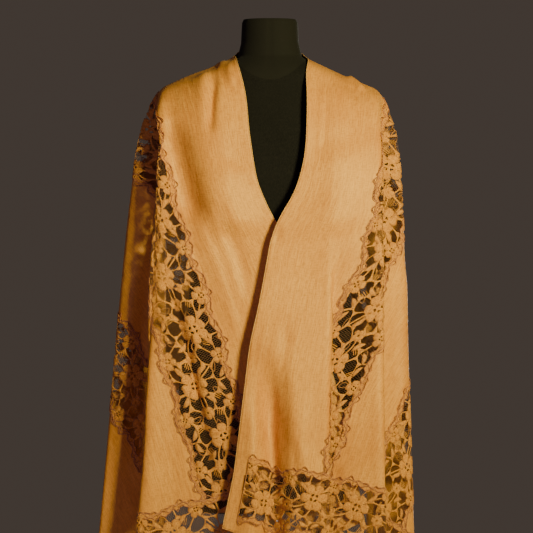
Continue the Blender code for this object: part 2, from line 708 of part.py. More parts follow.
def split_at_seams(faces, seams):
    """Groups of triangles that are joined without crossing a seam."""
    users = {}
    for index, face in enumerate(faces):
        for a, b in zip(face, face[1:] + face[:1]):
            users.setdefault(frozenset((a, b)), []).append(index)
    group = [-1] * len(faces)
    groups = []
    for first in range(len(faces)):
        if group[first] >= 0:
            continue
        group[first] = len(groups)
        found = [first]
        for index in found:
            face = faces[index]
            for a, b in zip(face, face[1:] + face[:1]):
                edge = frozenset((a, b))
                if edge in seams:
                    continue
                for other in users[edge]:
                    if group[other] < 0:
                        group[other] = len(groups)
                        found.append(other)
        groups.append([faces[index] for index in found])
    return groups


GROUND_SEEDS = {
    "ground_neck": (0.0, 0.07),
    "ground_middle": (0.0, 0.36),
    "ground_hem": (0.0, 0.65),
    "ground_left_end": (CLOTH_LENGTH / 2 - 0.02, 0.36),
    "ground_right_end": (0.02 - CLOTH_LENGTH / 2, 0.36),
}


def in_triangle(point, a, b, c):
    signs = [(q[0] - p[0]) * (point[1] - p[1]) - (q[1] - p[1]) * (point[0] - p[0])
             for p, q in ((a, b), (b, c), (c, a))]
    return min(signs) >= 0 or max(signs) <= 0


def name_pieces(flat, regions, gaps, lace_outlines):
    """The regions that are cloth, by name; the gaps are left out."""
    pieces = {}
    for region in regions:
        corners = [flat[list(face)] for face in region]
        largest = max(corners, key=lambda t: abs(np.cross(t[1] - t[0], t[2] - t[0])))
        middle = largest.mean(axis=0)
        if any(point_in_outline(middle, loop) for loop in gaps):
            continue
        for name, outline in lace_outlines.items():
            if point_in_outline(middle, outline):
                pieces.setdefault(name, []).extend(region)
                break
        else:
            for name, seed in GROUND_SEEDS.items():
                if any(in_triangle(seed, *triangle) for triangle in corners):
                    pieces[name] = region
    return pieces


def point_in_outline(point, outline):
    """True where a level line from the point crosses the outline an odd number of times."""
    crossings = 0
    for start, end in zip(outline, outline[1:] + outline[:1]):
        if (start[1] > point[1]) != (end[1] > point[1]):
            x = start[0] + (end[0] - start[0]) * (point[1] - start[1]) / (end[1] - start[1])
            crossings += x > point[0]
    return crossings % 2 == 1


# ---------------------------------------------------------------- cloth walls
def rim_edges(faces):
    """Directed edges of the piece that have one triangle."""
    directed = {(a, b) for face in faces for a, b in zip(face, face[1:] + face[:1])}
    return sorted(edge for edge in directed if (edge[1], edge[0]) not in directed)


def drawn_in(points, normals, rim, distance):
    """The points, those on the rim moved along the cloth into the piece by the distance."""
    moves = {}
    for a, b in rim:
        along = points[b] - points[a]
        for index in (a, b):
            inward = np.cross(along, normals[index])
            moves.setdefault(index, []).append(inward / np.linalg.norm(inward))
    moved = points.copy()
    for index, directions in moves.items():
        total = sum(directions)
        scale = max(float(total @ total) / len(directions), 0.5)
        moved[index] = points[index] + total * distance / scale
    return moved


def cloth_wall(name, points, normals, faces, collection, material):
    """One closed wall from the piece's triangles on the hung cloth."""
    rim = rim_edges(faces)
    used = sorted({index for face in faces for index in face})
    small = {index: k for k, index in enumerate(used)}
    inner = drawn_in(points, normals, rim, SEAM_GAP / 2)[used]
    outer = inner + normals[used] * WALL
    model = bmesh.new()
    inner_verts = [model.verts.new(point) for point in inner]
    outer_verts = [model.verts.new(point) for point in outer]
    for face in faces:
        a, b, c = (small[index] for index in face)
        model.faces.new((outer_verts[c], outer_verts[b], outer_verts[a]))
        model.faces.new((inner_verts[a], inner_verts[b], inner_verts[c]))
    for a, b in rim:
        # Both pieces at a seam split its quads along the same diagonal.
        p, q = small[a], small[b]
        if a < b:
            model.faces.new((inner_verts[q], inner_verts[p], outer_verts[q]))
            model.faces.new((inner_verts[p], outer_verts[p], outer_verts[q]))
        else:
            model.faces.new((inner_verts[q], inner_verts[p], outer_verts[p]))
            model.faces.new((inner_verts[q], outer_verts[p], outer_verts[q]))
    return finish(name, model, collection, material)


def finish(name, model, collection, material):
    """A named object from the bmesh."""
    mesh = bpy.data.meshes.new(name)
    model.to_mesh(mesh)
    model.free()
    mesh.materials.append(material)
    mesh.shade_smooth()
    piece = bpy.data.objects.new(name, mesh)
    collection.objects.link(piece)
    return piece


# ---------------------------------------------------------------- form and stand
def make_form(collection, material):
    """The solid form: a loft through its rounded sections, flat at the neck and underneath."""
    model = bmesh.new()
    rings = []
    for z, half_width, half_depth, centre in FORM:
        ring = []
        for k in range(FORM_SIDES):
            angle = 2.0 * math.pi * k / FORM_SIDES
            c = math.cos(angle)
            s = math.sin(angle)
            power = 2.0 / FORM_ROUNDNESS
            x = half_width * math.copysign(abs(c) ** power, c)
            y = half_depth * math.copysign(abs(s) ** power, s) + centre
            ring.append(model.verts.new((x, y, z)))
        rings.append(ring)
    for upper, lower in zip(rings, rings[1:]):
        for k in range(FORM_SIDES):
            n = (k + 1) % FORM_SIDES
            model.faces.new((lower[k], lower[n], upper[n], upper[k]))
    model.faces.new(rings[0])
    model.faces.new(rings[-1][::-1])
    return finish("dress_form", model, collection, material)


def make_turned(name, profile, sides, collection, material):
    """A solid turned about Z from a profile of (radius, z), from the top down."""
    mesh = bpy.data.meshes.new(name)
    mesh.from_pydata([(radius, 0.0, z) for radius, z in profile],
                     [(k, k + 1) for k in range(len(profile) - 1)], [])
    mesh.materials.append(material)
    piece = bpy.data.objects.new(name, mesh)
    collection.objects.link(piece)
    screw = piece.modifiers.new("turn", "SCREW")
    screw.steps = sides
    screw.render_steps = sides
    screw.use_merge_vertices = True
    screw.merge_threshold = 0.0001
    return piece


def make_material(name):
    colour, roughness, metallic = COLOURS[name]
    material = bpy.data.materials.new(name)
    material.use_nodes = True
    shader = material.node_tree.nodes["Principled BSDF"]
    shader.inputs["Base Color"].default_value = (*colour, 1.0)
    shader.inputs["Roughness"].default_value = roughness
    shader.inputs["Metallic"].default_value = metallic
    return material


def main():
    for item in list(bpy.data.objects):
        bpy.data.objects.remove(item)
    shawl = bpy.data.collections.new("lace_shawl")
    bpy.context.scene.collection.children.link(shawl)
    materials = {name: make_material(name) for name in COLOURS}
    make_form(shawl, materials["form"])
    form_bottom = FORM[-1][0]
    make_turned("pole", [(0.0, form_bottom - STAND_GAP), (POLE_RADIUS, form_bottom - STAND_GAP),
                         (POLE_RADIUS, BASE_HEIGHT + STAND_GAP), (0.0, BASE_HEIGHT + STAND_GAP)],
                24, shawl, materials["stand"])
    edge = 0.006
    make_turned("base", [(0.0, BASE_HEIGHT), (BASE_RADIUS - edge, BASE_HEIGHT),
                         (BASE_RADIUS - 0.3 * edge, BASE_HEIGHT - 0.3 * edge),
                         (BASE_RADIUS, BASE_HEIGHT - edge), (BASE_RADIUS, 0.0), (0.0, 0.0)],
                48, shawl, materials["stand"])
    flat, regions, gaps, lace_outlines = cut_pattern()
    points, normals = hang(flat, np.array([face for region in regions for face in region]))
    for name, faces in sorted(name_pieces(flat, regions, gaps, lace_outlines).items()):
        material = materials["lace" if name.startswith("lace") else "cloth"]
        cloth_wall(name, points, normals, faces, shawl, material)


main()
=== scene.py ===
"""Looks of a lace shawl worn open over a limbless dress form on a plain round stand.

Metres, +Z up, the front faces -Y and the wearer's left is +X. The shawl is one rectangle: a flat
place is (along, across), along from the centre back and across from the neck edge to the hem.
Sheet carries flat places onto the hung cloth, and the ground cloth, the lace and its cords are all
made flat and laid on it.
"""

import math
from functools import partial

import bmesh
import bpy
import numpy as np
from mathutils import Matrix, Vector
from mathutils.geometry import delaunay_2d_cdt

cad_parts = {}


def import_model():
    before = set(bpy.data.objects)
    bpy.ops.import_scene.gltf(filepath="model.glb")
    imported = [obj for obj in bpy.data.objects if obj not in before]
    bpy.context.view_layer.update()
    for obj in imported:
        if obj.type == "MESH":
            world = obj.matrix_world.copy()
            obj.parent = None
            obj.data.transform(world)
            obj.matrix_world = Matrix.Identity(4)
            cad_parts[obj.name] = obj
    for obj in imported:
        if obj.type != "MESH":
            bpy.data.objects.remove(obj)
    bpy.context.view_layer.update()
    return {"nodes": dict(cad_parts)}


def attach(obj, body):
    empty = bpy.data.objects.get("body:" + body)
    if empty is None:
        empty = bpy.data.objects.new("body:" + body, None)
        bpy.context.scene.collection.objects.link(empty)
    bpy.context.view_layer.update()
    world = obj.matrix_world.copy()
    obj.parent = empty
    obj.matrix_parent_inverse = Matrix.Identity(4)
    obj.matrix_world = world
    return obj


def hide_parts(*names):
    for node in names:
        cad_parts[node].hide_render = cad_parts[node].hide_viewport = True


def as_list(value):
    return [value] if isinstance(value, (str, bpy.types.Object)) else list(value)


# ---------------------------------------------------------------- sizes of the cloth
CLOTH_LENGTH = 2.10
CLOTH_WIDTH = 0.74
SELVEDGE = 0.026
BAND_WIDTH = 0.107
LACE_REPEAT = 0.19
LONG_REPEATS = 5                    # repeats that a long band's half length takes
END_REPEATS = 4
SHIFTS = [np.array((repeats * LACE_REPEAT, 0.0)) for repeats in (-1, 0, 1)]
UPPER_BAND = 0.178
LOWER_BAND = CLOTH_WIDTH - UPPER_BAND - BAND_WIDTH
END_BAND = 0.915
HALF_BAND = BAND_WIDTH / 2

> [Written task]
Exactly repeat the lines above, from the opening line through the one with "return min(signs) >= 0 or max(signs) <= 0", and include nothing else.

> [Task answer]
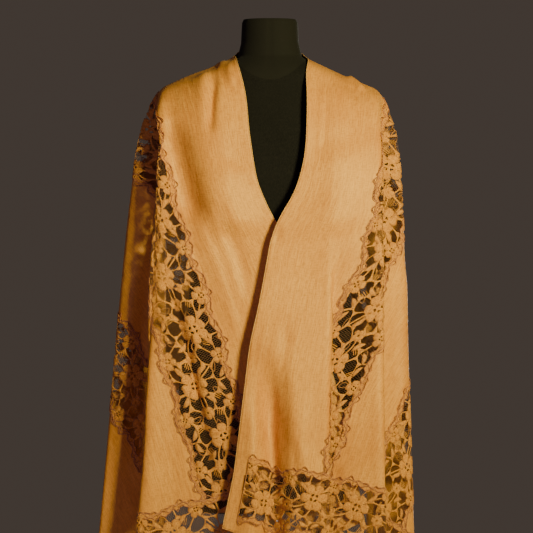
Continue the Blender code for this object: part 2, from line 708 of part.py. More parts follow.
def split_at_seams(faces, seams):
    """Groups of triangles that are joined without crossing a seam."""
    users = {}
    for index, face in enumerate(faces):
        for a, b in zip(face, face[1:] + face[:1]):
            users.setdefault(frozenset((a, b)), []).append(index)
    group = [-1] * len(faces)
    groups = []
    for first in range(len(faces)):
        if group[first] >= 0:
            continue
        group[first] = len(groups)
        found = [first]
        for index in found:
            face = faces[index]
            for a, b in zip(face, face[1:] + face[:1]):
                edge = frozenset((a, b))
                if edge in seams:
                    continue
                for other in users[edge]:
                    if group[other] < 0:
                        group[other] = len(groups)
                        found.append(other)
        groups.append([faces[index] for index in found])
    return groups


GROUND_SEEDS = {
    "ground_neck": (0.0, 0.07),
    "ground_middle": (0.0, 0.36),
    "ground_hem": (0.0, 0.65),
    "ground_left_end": (CLOTH_LENGTH / 2 - 0.02, 0.36),
    "ground_right_end": (0.02 - CLOTH_LENGTH / 2, 0.36),
}


def in_triangle(point, a, b, c):
    signs = [(q[0] - p[0]) * (point[1] - p[1]) - (q[1] - p[1]) * (point[0] - p[0])
             for p, q in ((a, b), (b, c), (c, a))]
    return min(signs) >= 0 or max(signs) <= 0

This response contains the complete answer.